Covariance-Aware Transformers for Quadratic Programming and Decision Making
Kutay Tire, Yufan Zhang, Ege Onur Taga, Samet Oymak
TL;DR
The paper investigates whether transformer architectures can function as general-purpose solvers for convex quadratic programs and leverages this capability to improve decision making when second-order statistics matter. It provides explicit constructions showing that transformers, using linear attention and carefully designed tokens, can emulate gradient descent, primal-dual updates, ISTA, and proximal/projection steps for unconstrained, linearly constrained, and sparse QPs, with convergence guarantees under standard step-size conditions. Building on this theory, the authors introduce Time2Decide, a covariance-aware augmentation that feeds covariance tokens into a time-series foundation model to enable end-to-end forecasting and decision making in a single forward pass, surpassing traditional predict-then-optimize baselines in portfolio optimization under realistic constraints and noise. Empirically, Time2Decide demonstrates strong performance gains over base TSFMs and PtO in many regimes, highlighting the value of explicit second-order statistics in transformer-based decision pipelines. The work positions transformers as both algorithmic emulators for optimization and practical, end-to-end decision makers for complex, covariance-driven problems like portfolio construction.
Abstract
We explore the use of transformers for solving quadratic programs and how this capability benefits decision-making problems that involve covariance matrices.
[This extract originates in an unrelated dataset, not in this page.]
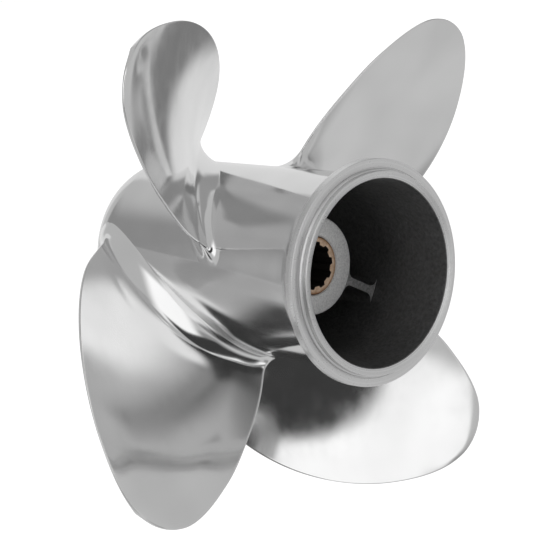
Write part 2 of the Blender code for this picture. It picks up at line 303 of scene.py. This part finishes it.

We first show that the linear attention mechanism can provably solve unconstrained QPs by tokenizing the matrix variables (e.g.~$A$ of the objective $\frac{1}{2}x^\top Ax+b^\top x$) row-by-row and emulating gradient descent iterations. Furthermore, by incorporating MLPs, a transformer block can solve (i) $\ell_1$-penalized QPs by emulating iterative soft-thresholding and (ii) $\ell_1$-constrained QPs when equipped with an additional feedback loop. Our theory motivates us to introduce Time2Decide: a generic method that enhances a time series foundation model (TSFM) by explicitly feeding the covariance matrix between the variates. We empirically find that Time2Decide uniformly outperforms the base TSFM model for the classical portfolio optimization problem that admits an $\ell_1$-constrained QP formulation. Remarkably, Time2Decide also outperforms the classical "Predict-then-Optimize (PtO)" procedure, where we first forecast the returns and then explicitly solve a constrained QP, in suitable settings. Our results demonstrate that transformers benefit from explicit use of second-order statistics, and this can enable them to effectively solve complex decision-making problems, like portfolio construction, in one forward pass.